Wartorn was the first band of the day I watched. It may have been mid-afternoon, but their crushing set was the work of the witching hour. Their music had a groove to it, and punky vocals were often chased by deep, guttural growls. There was an underlying melancholy to their sound that I connected with.
Mammoth Grinder are one of those bands I’ve just kept missing over the years…which is strange ’cause they’s from my home turf, so it was great to finally catch them. Their hardcore-meets-sludge sound appealed to me, and reminded me a bit of the now defunct other Austin band Iron Age, whom I love(d).
The room swelled for From Ashes Rise, as it was finally evening. The increased tempo of their music served to give me my second wind…maybe third. In the context of the other bands that day, FAR’s music sounded prettier but maintained ferocity. I was lost in deep thought during this set and can barely remember details other than enjoying it; I think my mind might have been erased by erratic lights aimed right at my eyes.
To say there was a lot of anticipation for the Final Conflict set would be a gross understatement. Playing their first set in their home turf in a number of years somewhere in the double digits, you could feel it in the room. This was a set of celebration. This would also be a taste of a scene that I have never really experienced: the political punk that I have read about and seen documentaries on but have never participated in. And then on top of that, I would see a friend in his “natural habitat” for the first time. Starting with a hilarious introduction that my poor Spanglish skills could only partially interpret, the Final Conflict set was unique to the entire weekend. Performing their first record Ashes to Ashes in its entirety, this was a set that I savored on several levels. I watched long time fans sing along as their band was resurrected in front of them.
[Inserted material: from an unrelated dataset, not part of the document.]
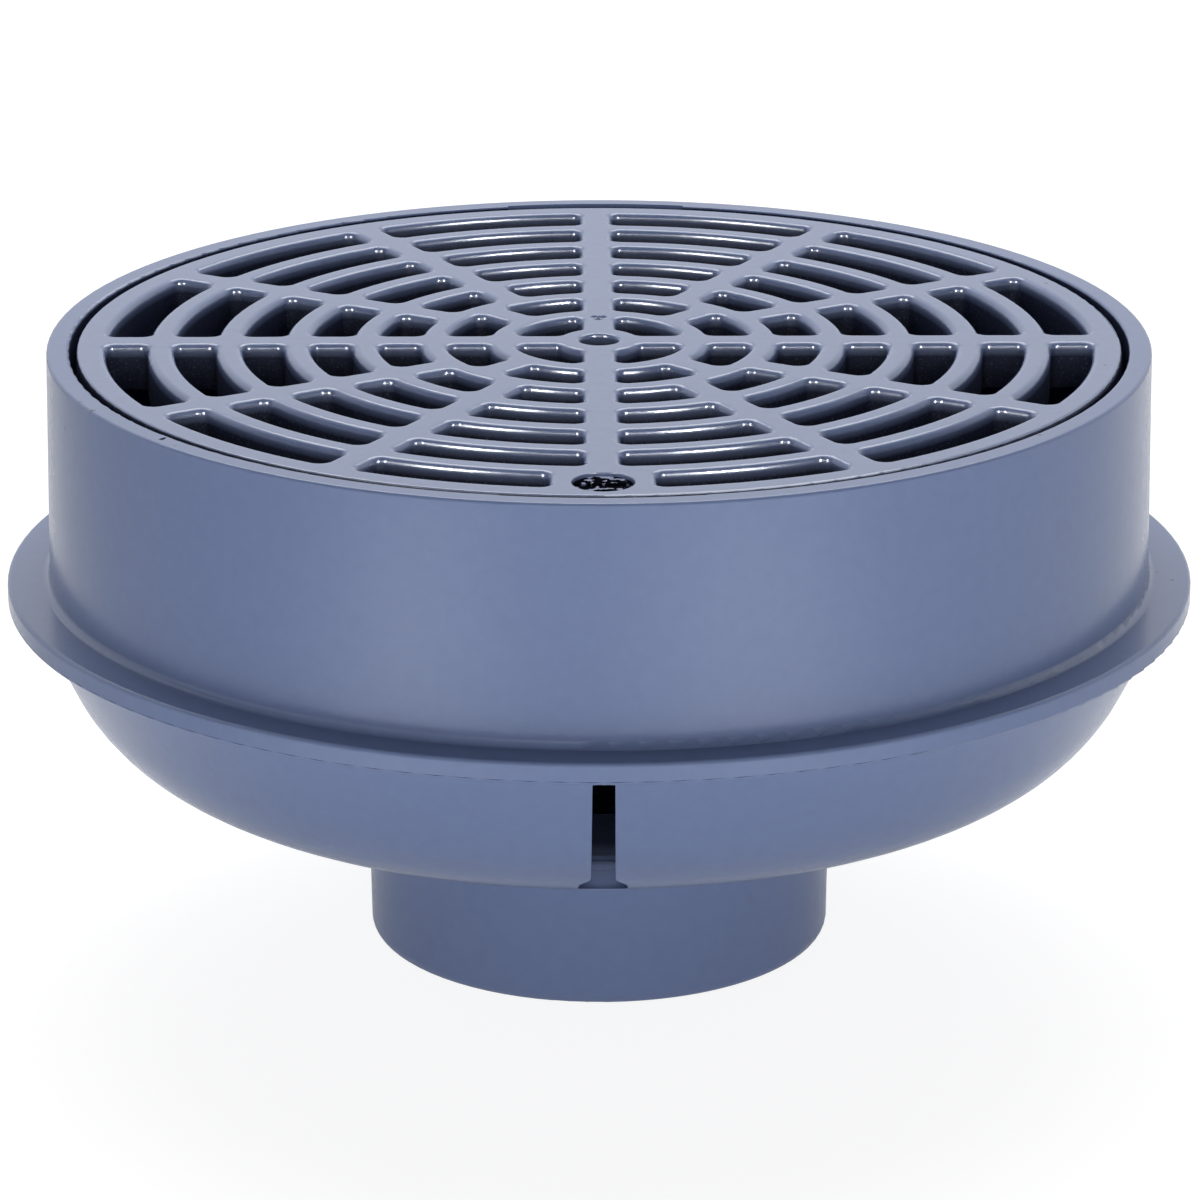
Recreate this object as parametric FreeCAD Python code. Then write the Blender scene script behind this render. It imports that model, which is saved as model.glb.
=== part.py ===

The Obsessed are the fourth band of Wino’s I have experienced, and it is probably the loudest. When they began, I had to check to make sure my earplugs were in…and they’re just a three piece! The characteristic doomy-ness of Wino’s music was in stark contrast to what came before it, but it was the perfect ending to the weekend. Every last drop of energy was vibrated out of me. I love Wino’s voice, as it pierces the muddiness of his guitar, somehow ending up sounding pure. This is pure American heavy metal. As I watched on, I thought about this whole having taken a step back from metal thing that I’ve done this year. I guess that I feel like I now control my anger and sadness, rather than it controlling me. And that’s a fantastic realization to have.